Tuesday, August 28, 2012

Lance Armstrong


Ok, here's my 2 cents...bottom line, blood and urine tests that don't lie vs. people, who do lie, particularly for sweet deals where they admit to doping in exchange for minor penalties.  Yes, everyone has their "opinions" on this, but, like the adage says, "Opinions are like assholes.  Everyone's got one."  Now, whether you like Lance, hate Lance, or just don't care either way, this is an important bicycle racing event for more reasons than Lance and what people may think of him.

Fact is there's no proof.  Yet an agency, the USADA, supported with our taxes, gets to bypass the rules and say, "Other rider's words (who got sweetheart penalty deals) are more valid proof than 500 passed drug tests."  So, what do young riders who win do now?  When teammates, who may dislike you, can now come forward and say, "He took performance enhancing drugs.", yet all the tests are negative and the young rider loses...and they get sweetheart penalty deals.  Changing the rules after the fact to go after Lance, in my mind, does greater harm to bicycle racing than any alleged doping by Lance.  Playing fair is playing fair all the time.  It's not a variable that's alterable to suit the desires of the USADA in what appears to be a witch hunt.

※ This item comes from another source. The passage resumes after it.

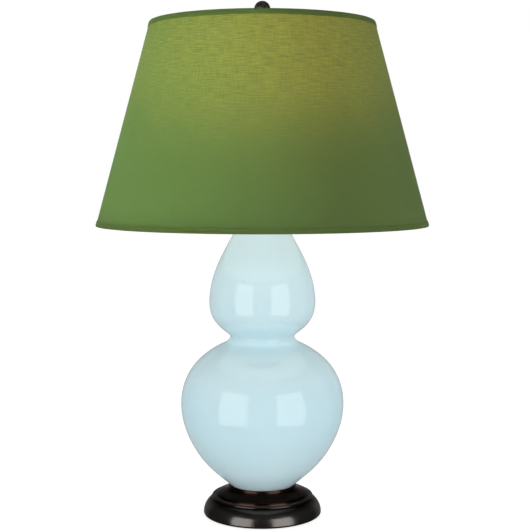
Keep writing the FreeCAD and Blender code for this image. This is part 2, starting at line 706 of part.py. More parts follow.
def bulb_profile(depth):
    """One face of the bulb's glass: a straight neck that flares into a ball."""
    ball = BULB_RADIUS - depth
    neck = BULB_NECK_RADIUS - depth
    flare = BULB_FLARE + depth
    angle = math.radians(BULB_SLOPE_ANGLE)
    side = (ball * math.cos(angle), BULB_CENTRE_Z - ball * math.sin(angle))
    corner_z = side[1] - (side[0] - neck) / math.tan(angle)
    setback = flare * math.tan(angle / 2)
    flare_low = (neck, corner_z - setback)
    flare_high = (neck + setback * math.sin(angle), corner_z + setback * math.cos(angle))
    half = angle / 2
    flare_middle = (neck + flare * (1 - math.cos(half)), flare_low[1] + flare * math.sin(half))
    foot = (BULB_GLASS_FOOT[0] - depth, BULB_GLASS_FOOT[1])
    top = (0, BULB_CENTRE_Z + ball)
    edges = run(foot, (foot[0], BULB_CAP_TOP_Z), (neck, BULB_NECK_Z), flare_low)
    edges += bend(flare_low, flare_middle, flare_high)
    edges += run(flare_high, side)
    edges += bend(side, (ball, BULB_CENTRE_Z), top)
    return edges, foot, top


def bulb_glass():
    """The bulb's frosted glass envelope."""
    outside, outer_foot, outer_top = bulb_profile(0)
    inside, inner_foot, inner_top = bulb_profile(BULB_GLASS)
    return turned(outside, run(outer_top, inner_top), inside, run(inner_foot, outer_foot))


def bulb_stem():
    """The pressed glass stem that carries the leads."""
    foot_z = BULB_GLASS_FOOT[1]
    stem_top = foot_z + 56.0
    return turned_polygon(
        (0, foot_z), (10.0, foot_z), (9.0, foot_z + 3.0), (4.2, foot_z + 10.0), (3.2, foot_z + 40.0),
        (1.6, stem_top), (0, stem_top))


def bulb_lead_wires():
    """Two leads that rise from the stem to the filament."""
    leads = []
    for side in (-1, 1):
        points = [(side * 2.6, 0, 600.0), (side * 6.5, 0, 618.0), (side * FILAMENT_X, 0, 636.0)]
        leads.append(wire_rod(rounded_path(points, [30.0]), LEAD_RADIUS).cut(bulb_stem()))
    return group(leads)


def bulb_filament():
    """The filament, drawn as a thick arched wire between the leads."""
    foot_z = FILAMENT_Z - 4.6
    arch = [(-FILAMENT_X, 0, foot_z), (-9.0, 0, FILAMENT_Z), (9.0, 0, FILAMENT_Z), (FILAMENT_X, 0, foot_z)]
    return wire_rod(rounded_path(arch, [4.0, 4.0]), FILAMENT_RADIUS)


# ---------------------------------------------------------------- harp

def harp_bow():
    """The harp's wire: two feet, two upright sides and a flat top."""
    points = [
        (-HARP_FOOT_X, 0, HARP_FOOT_Z), (-HARP_FOOT_X, 0, 550), (-HARP_WAIST_X, 0, 598),
        (-HARP_WAIST_X, 0, 680), (-HARP_TOP_X, 0, HARP_TOP_Z), (HARP_TOP_X, 0, HARP_TOP_Z),
        (HARP_WAIST_X, 0, 680), (HARP_WAIST_X, 0, 598), (HARP_FOOT_X, 0, 550),
        (HARP_FOOT_X, 0, HARP_FOOT_Z),
    ]
    path = rounded_path(points, [60, 60, 60, 30, 30, 60, 60, 60])
    return wire_rod(path, HARP_WIRE_RADIUS)


def harp_stud():
    """The stud on the harp's top: a hub round the wire, a seat for the shade and a threaded pin."""
    hub_low = HARP_TOP_Z - 4
    flange_low = STUD_FLANGE_Z - STUD_FLANGE_THICKNESS
    stud = turned_polygon(
        (0, hub_low), (STUD_HUB_RADIUS - 0.7, hub_low), (STUD_HUB_RADIUS, hub_low + 0.7),
        (STUD_HUB_RADIUS, flange_low), (STUD_FLANGE_RADIUS, flange_low), (STUD_FLANGE_RADIUS, STUD_FLANGE_Z),
        (STUD_PIN_RADIUS, STUD_FLANGE_Z), (STUD_PIN_RADIUS, STUD_TOP_Z - 0.8),
        (STUD_PIN_RADIUS - 0.8, STUD_TOP_Z), (0, STUD_TOP_Z))
    cross_bore = Part.makeCylinder(HARP_WIRE_RADIUS + 0.02, 24, FreeCAD.Vector(-12, 0, HARP_TOP_Z), X_AXIS)
    return stud.cut(cross_bore)


def ferrule(side):
    """One sliding ferrule round a foot of the harp and its tab."""
    near, far = FERRULE_INSIDE
    top = FERRULE_BOTTOM_Z + FERRULE_HEIGHT
    outside = block((near[0] - FERRULE_WALL, near[1] - FERRULE_WALL, FERRULE_BOTTOM_Z),
                    (far[0] + FERRULE_WALL, far[1] + FERRULE_WALL, top))
    upright = [edge for edge in outside.Edges if abs(edge.tangentAt(0).z) > 0.9]
    outside = outside.makeFillet(1.4, upright)
    inside = block((*near, FERRULE_BOTTOM_Z - 1), (*far, top + 1))
    upright = [edge for edge in inside.Edges if abs(edge.tangentAt(0).z) > 0.9]
    inside = inside.makeFillet(0.25, upright)
    sleeve = outside.cut(inside)
    if side < 0:
        sleeve = sleeve.mirror(ORIGIN, X_AXIS)
    return sleeve


# ---------------------------------------------------------------- shade

def cone(z, depth=0.0):
    """Radius of the shade at a height, a little way in from its outermost face."""
    return SHADE_BOTTOM_RADIUS - SHADE_SLOPE * (z - SHADE_BOTTOM_Z) - depth


def conical_sheet(depth, thickness, low, high):
    """A tapered sheet parallel to the shade's face."""
    return turned_polygon(
        (cone(low, depth), low), (cone(high, depth), high),
        (cone(high, depth + thickness), high), (cone(low, depth + thickness), low))


FABRIC_DEPTH = BINDING_SHEET
BACKING_DEPTH = FABRIC_DEPTH + FABRIC_SHEET
RING_DEPTH = BACKING_DEPTH + BACKING_SHEET
TURN_IN_DEPTH = RING_DEPTH + 2 * RING_WIRE_RADIUS + 0.3
SHEET_LOW_Z = SHADE_BOTTOM_Z + BINDING_SHEET
SHEET_HIGH_Z = SHADE_TOP_Z - BINDING_SHEET
TOP_RING_Z = SHEET_HIGH_Z - RING_WIRE_RADIUS - 0.1
BOTTOM_RING_Z = SHEET_LOW_Z + RING_WIRE_RADIUS + 0.1


def ring_radius(z):
    """Radius of a wire ring that lies against the inside of the shade."""
    return cone(z, RING_DEPTH) - RING_WIRE_RADIUS - 0.15


def shade_cover():
    """The fabric of the shade."""
    return conical_sheet(FABRIC_DEPTH, FABRIC_SHEET, SHEET_LOW_Z, SHEET_HIGH_Z)


def shade_liner():
    """The stiff backing that the fabric is laminated to."""
    return conical_sheet(BACKING_DEPTH, BACKING_SHEET, SHEET_LOW_Z, SHEET_HIGH_Z)


def binding(edge_z, inward):
    """A folded fabric binding at one edge; inward is 1 at the bottom and -1 at the top."""
    fold = edge_z + inward * BINDING_SHEET
    outer_end = edge_z + inward * BINDING_DEPTH
    inner_end = edge_z + inward * BINDING_TURN_IN
    inner_face = TURN_IN_DEPTH + BINDING_SHEET
    return turned_polygon(
        (cone(edge_z, 0.25), edge_z), (cone(fold), fold), (cone(outer_end), outer_end),
        (cone(outer_end, BINDING_SHEET), outer_end), (cone(fold, BINDING_SHEET), fold),
        (cone(fold, TURN_IN_DEPTH), fold), (cone(inner_end, TURN_IN_DEPTH), inner_end),
        (cone(inner_end, inner_face), inner_end), (cone(fold, inner_face), fold),
        (cone(edge_z, inner_face - 0.25), edge_z))


def shade_top_binding():
    """The top binding, notched where the arms reach the ring."""
    sheet = binding(SHADE_TOP_Z, -1)
    slack = 0.3
    for solid in spider_arm_rods(RING_WIRE_RADIUS + slack):
        sheet = sheet.cut(solid)
    return sheet


def wire_ring(z):
    """A wire hoop that stretches the shade's edge."""
    return Part.makeTorus(ring_radius(z), RING_WIRE_RADIUS, FreeCAD.Vector(0, 0, z), UP)


def shade_washer():
    """The washer between the harp's stud and the shade."""
    return tube(WASHER_RADIUS, STUD_PIN_RADIUS + BORE_GAP, WASHER_BOTTOM_Z, WASHER_TOP_Z)


def spider_hub():
    """The flat ring in the middle of the shade that sits on the stud."""
    return tube(HUB_RADIUS, HUB_HOLE_RADIUS, HUB_BOTTOM_Z, HUB_TOP_Z)


def spider_arm_rods(radius):
    """Rods of a given radius along the arms, rising from the hub to the top ring."""
    hub_middle = (HUB_BOTTOM_Z + HUB_TOP_Z) / 2
    reach = ring_radius(TOP_RING_Z)
    path = rounded_path(
        [(HUB_RADIUS - 1, 0, hub_middle), (HUB_RADIUS + 14, 0, hub_middle), (reach, 0, TOP_RING_Z)], [120])
    rod = wire_rod(path, radius)
    angles = [FIRST_ARM_ANGLE + index * 360 / ARM_COUNT for index in range(ARM_COUNT)]
    return [rod.rotated(ORIGIN, UP, angle) for angle in angles]


def spider_arms():
    """The arms, ending against the hub and against the top ring."""
    hub_core = disc(HUB_RADIUS, HUB_BOTTOM_Z - 3, HUB_TOP_Z + 3)
    ring = wire_ring(TOP_RING_Z)
    arms = []
    for rod in spider_arm_rods(RING_WIRE_RADIUS):
        pieces = rod.cut(hub_core).cut(ring).Solids
        arms.append(max(pieces, key=lambda solid: solid.Volume))
    return group(arms)


# ---------------------------------------------------------------- finial

def finial():
    """The turned ball finial that screws down on the shade."""
    low = FINIAL_BOTTOM_Z
    ball_start_z = FINIAL_BALL_Z - FINIAL_BALL_RADIUS * math.sin(math.radians(60))
    ball_start_r = FINIAL_BALL_RADIUS * math.cos(math.radians(60))
    neck = (4.9, low + 9.0)
    bead_out = (6.6, low + 15.2)
    waist = (4.7, ball_start_z - 1.0)
    ball_start = (ball_start_r, ball_start_z)
    foot_edge = (FINIAL_FLANGE_RADIUS, low + 1.8)
    bore = STUD_PIN_RADIUS + BORE_GAP
    return turned(
        run((bore, low), (FINIAL_FLANGE_RADIUS - 0.5, low), (FINIAL_FLANGE_RADIUS, low + 0.5), foot_edge),
        curve([foot_edge, (6.9, low + 3.6), (5.3, low + 6.2), neck]),
        run(neck, (4.9, low + 13.2)),
        bend((4.9, low + 13.2), bead_out, waist),
        run(waist, ball_start),
        bend(ball_start, (FINIAL_BALL_RADIUS, FINIAL_BALL_Z), (0, LAMP_HEIGHT)),
        run((0, LAMP_HEIGHT), (0, FINIAL_BORE_TOP_Z), (bore, FINIAL_BORE_TOP_Z - 1.5), (bore, low)),
    )


PIECES = {
    "felt_pad": felt_pad,
    "base_cover": base_cover,
    "base_foot": base_foot,
    "base_weight": base_weight,
    "cord_bushing": cord_bushing,
    "rod_washer": rod_washer,
    "rod_nut": rod_nut,
    "threaded_rod": threaded_rod,
    "foot_gasket": foot_gasket,
    "gourd_lower": gourd_lower,
    "gourd_upper": gourd_upper,
    "neck_gasket": neck_gasket,
    "vase_cap": vase_cap,
    "neck_spacer": neck_spacer,
    "harp_saddle": harp_saddle,
    "saddle_nut": saddle_nut,
    "socket_cap": socket_cap,
    "socket_set_screw": socket_set_screw,
    "socket_shell": socket_shell,
    "socket_liner": socket_liner,
    "socket_core": socket_core,
    "terminal_screws": terminal_screws,
    "screw_shell": screw_shell,
    "centre_contact": centre_contact,
    "knob_shaft": knob_shaft,
    "switch_knob": switch_knob,
    "bulb_cap": bulb_cap,
    "bulb_insulator": bulb_insulator,
    "bulb_tip_contact": bulb_tip_contact,
    "bulb_glass": bulb_glass,
    "bulb_stem": bulb_stem,
    "bulb_lead_wires": bulb_lead_wires,
    "bulb_filament": bulb_filament,
    "harp_bow": harp_bow,
    "harp_stud": harp_stud,
    "ferrule_left": lambda: ferrule(-1),
    "ferrule_right": lambda: ferrule(1),
    "shade_washer": shade_washer,
    "spider_hub": spider_hub,
    "spider_arms": spider_arms,
    "shade_top_ring": lambda: wire_ring(TOP_RING_Z),
    "shade_bottom_ring": lambda: wire_ring(BOTTOM_RING_Z),
    "shade_cover": shade_cover,
    "shade_liner": shade_liner,
    "shade_top_binding": shade_top_binding,
    "shade_bottom_binding": lambda: binding(SHADE_BOTTOM_Z, 1),
    "finial": finial,
}

for name, make in PIECES.items():
    shape = make()
    for solid in shape.Solids:
        if not solid.isValid() or solid.Volume <= 0:
            raise RuntimeError(name + " has a faulty solid")
    print(name, len(shape.Solids), "solid(s),", round(shape.Volume / 1000, 2), "cm3")
    shape.exportStep("parts/" + name + ".step")
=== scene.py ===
"""The looks of the double gourd table lamp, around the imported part. Metres, +Z up, front towards -Y."""
import math

import bmesh
import bpy
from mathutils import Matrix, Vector


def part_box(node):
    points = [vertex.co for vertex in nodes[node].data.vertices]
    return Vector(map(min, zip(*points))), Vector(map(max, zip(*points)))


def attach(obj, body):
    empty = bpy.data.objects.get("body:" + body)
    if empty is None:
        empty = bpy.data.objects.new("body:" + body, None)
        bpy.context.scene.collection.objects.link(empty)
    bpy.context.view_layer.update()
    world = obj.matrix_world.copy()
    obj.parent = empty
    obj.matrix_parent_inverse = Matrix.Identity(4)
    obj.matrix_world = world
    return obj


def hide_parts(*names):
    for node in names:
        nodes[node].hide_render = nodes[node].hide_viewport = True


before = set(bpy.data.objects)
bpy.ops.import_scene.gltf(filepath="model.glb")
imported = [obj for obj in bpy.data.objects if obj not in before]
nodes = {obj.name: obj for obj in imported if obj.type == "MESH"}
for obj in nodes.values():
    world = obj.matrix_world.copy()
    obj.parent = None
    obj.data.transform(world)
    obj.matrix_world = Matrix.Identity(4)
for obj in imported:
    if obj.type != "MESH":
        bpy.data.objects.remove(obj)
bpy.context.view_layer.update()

# ---------------------------------------------------------------- measures

MM = 0.001
TURN = 2 * math.pi

# Camera: where the photograph was taken from, fitted to the shade's rims and the gourd's outline
PHOTO_SIZE = 530.0
PHOTO_FOCAL_PIXELS = 1200.0
SENSOR_WIDTH = 36.0
CAMERA_PLACE = (0.0041, -1.835, 0.538)
CAMERA_TILT_DOWN = 4.69

# Shade: its slant from its two rims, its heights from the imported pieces
cover_low, cover_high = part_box("shade_cover")
SHADE_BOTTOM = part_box("shade_bottom_binding")[0].z
SHADE_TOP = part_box("shade_top_binding")[1].z
BOTTOM_RADIUS = 253.0 * MM
TOP_RADIUS = 170.0 * MM
SLOPE = (BOTTOM_RADIUS - TOP_RADIUS) / (SHADE_TOP - SHADE_BOTTOM)
FABRIC_SHEET = 0.7 * MM
BACKING_SHEET = 0.6 * MM
SHADE_SEGMENTS = 360
COVER_ROWS = 48

# Seam: the fabric's glued lap down the back, with its width and the width of its edges at SEAM_HEIGHT
SEAM_WIDTH = 12.0 * MM
SEAM_EDGE = 0.6 * MM
SEAM_RISE = 0.35 * MM
SEAM_HEIGHT = 0.6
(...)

Is doping widespread in cycling?  In sports?  Does anyone really know?  The real question seems to be: Does anyone really care to find out?  More than changing the rules after the fact needs to be done to address this issue.  And someone with better ethics than Travis Tygart needs to be leading that charge.  Here's an L.A. Times article on Lance that's worth the read and makes my point much better than I did.

Now, while this video is not an exact fit for this situation, it's main sentiment fits for Tygart and U.S. Cycling, if this travesty is allowed to stand.  Until it changes up, U.S. cycling is off my list of things to pay attention to.